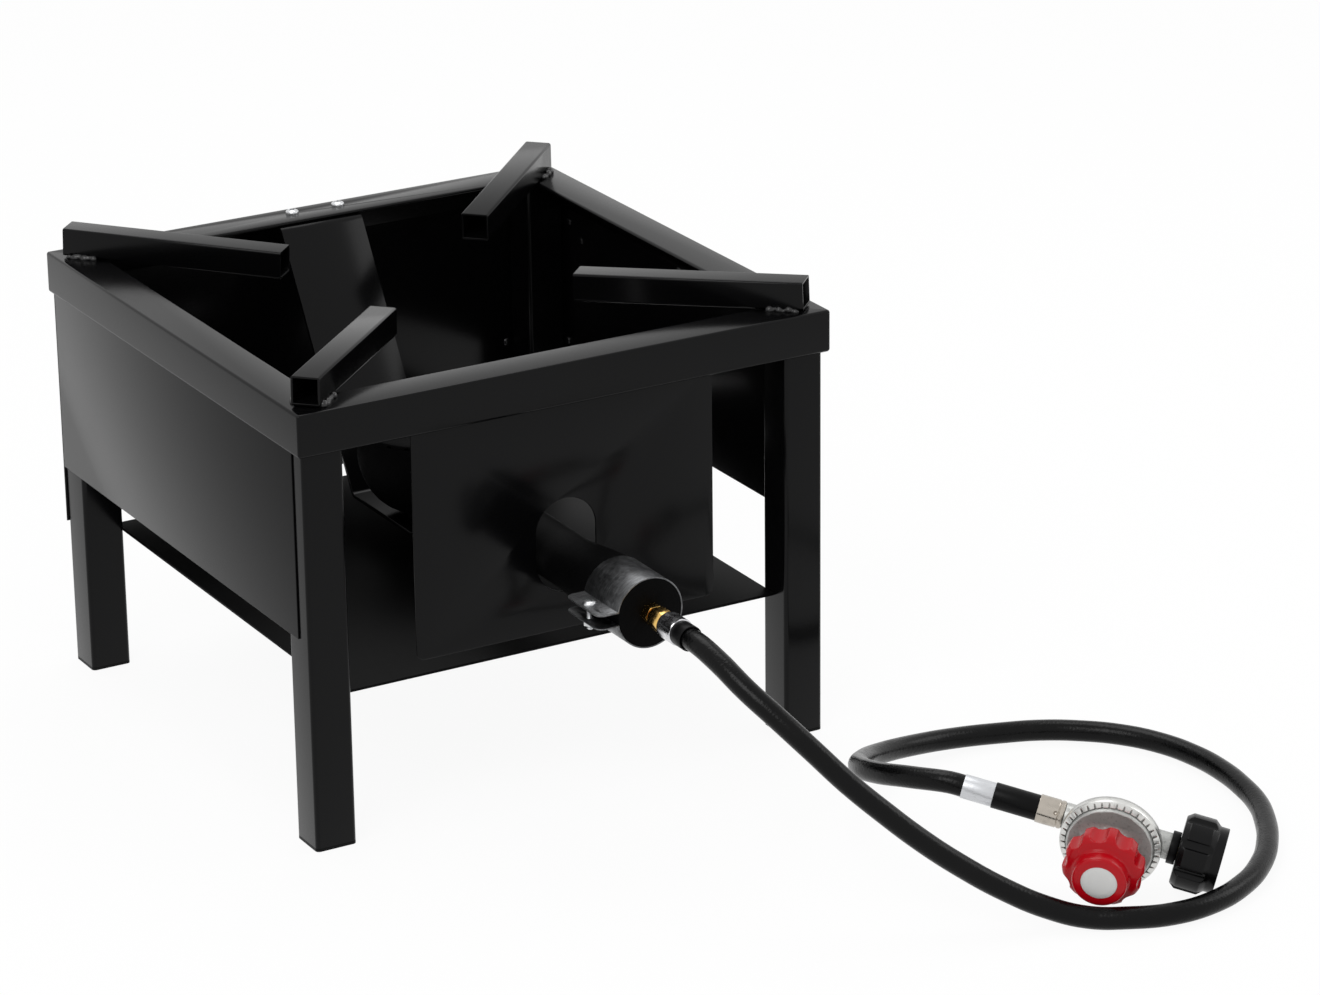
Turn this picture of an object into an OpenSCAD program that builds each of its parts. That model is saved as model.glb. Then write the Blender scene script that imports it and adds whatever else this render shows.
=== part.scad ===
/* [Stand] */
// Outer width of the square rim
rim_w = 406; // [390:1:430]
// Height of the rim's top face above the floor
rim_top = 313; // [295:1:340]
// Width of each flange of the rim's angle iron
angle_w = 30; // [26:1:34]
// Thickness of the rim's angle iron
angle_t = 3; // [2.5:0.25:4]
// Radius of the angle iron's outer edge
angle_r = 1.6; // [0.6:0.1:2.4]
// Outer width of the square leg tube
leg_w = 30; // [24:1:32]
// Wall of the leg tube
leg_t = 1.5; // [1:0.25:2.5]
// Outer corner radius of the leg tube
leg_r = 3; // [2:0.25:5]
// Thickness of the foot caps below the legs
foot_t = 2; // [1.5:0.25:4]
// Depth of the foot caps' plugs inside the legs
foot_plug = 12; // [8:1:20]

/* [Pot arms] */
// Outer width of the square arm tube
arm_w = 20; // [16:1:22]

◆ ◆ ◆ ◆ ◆

• Request:
Return all of the data precisely as it appears.

• Result for this exercise:
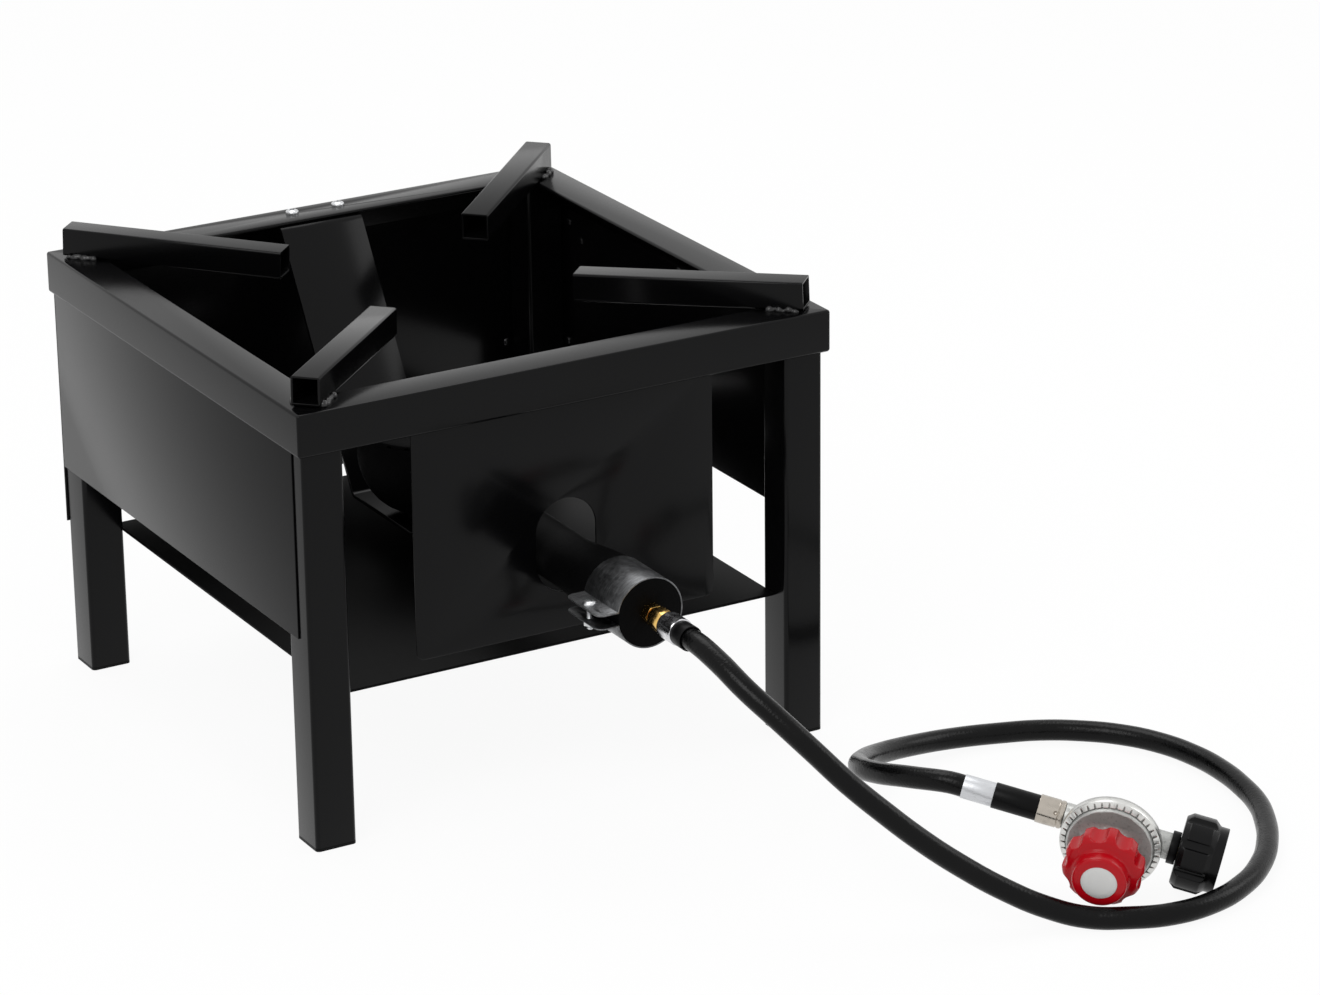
Turn this picture of an object into an OpenSCAD program that builds each of its parts. That model is saved as model.glb. Then write the Blender scene script that imports it and adds whatever else this render shows.
=== part.scad ===
/* [Stand] */
// Outer width of the square rim
rim_w = 406; // [390:1:430]
// Height of the rim's top face above the floor
rim_top = 313; // [295:1:340]
// Width of each flange of the rim's angle iron
angle_w = 30; // [26:1:34]
// Thickness of the rim's angle iron
angle_t = 3; // [2.5:0.25:4]
// Radius of the angle iron's outer edge
angle_r = 1.6; // [0.6:0.1:2.4]
// Outer width of the square leg tube
leg_w = 30; // [24:1:32]
// Wall of the leg tube
leg_t = 1.5; // [1:0.25:2.5]
// Outer corner radius of the leg tube
leg_r = 3; // [2:0.25:5]
// Thickness of the foot caps below the legs
foot_t = 2; // [1.5:0.25:4]
// Depth of the foot caps' plugs inside the legs
foot_plug = 12; // [8:1:20]

/* [Pot arms] */
// Outer width of the square arm tube
arm_w = 20; // [16:1:22]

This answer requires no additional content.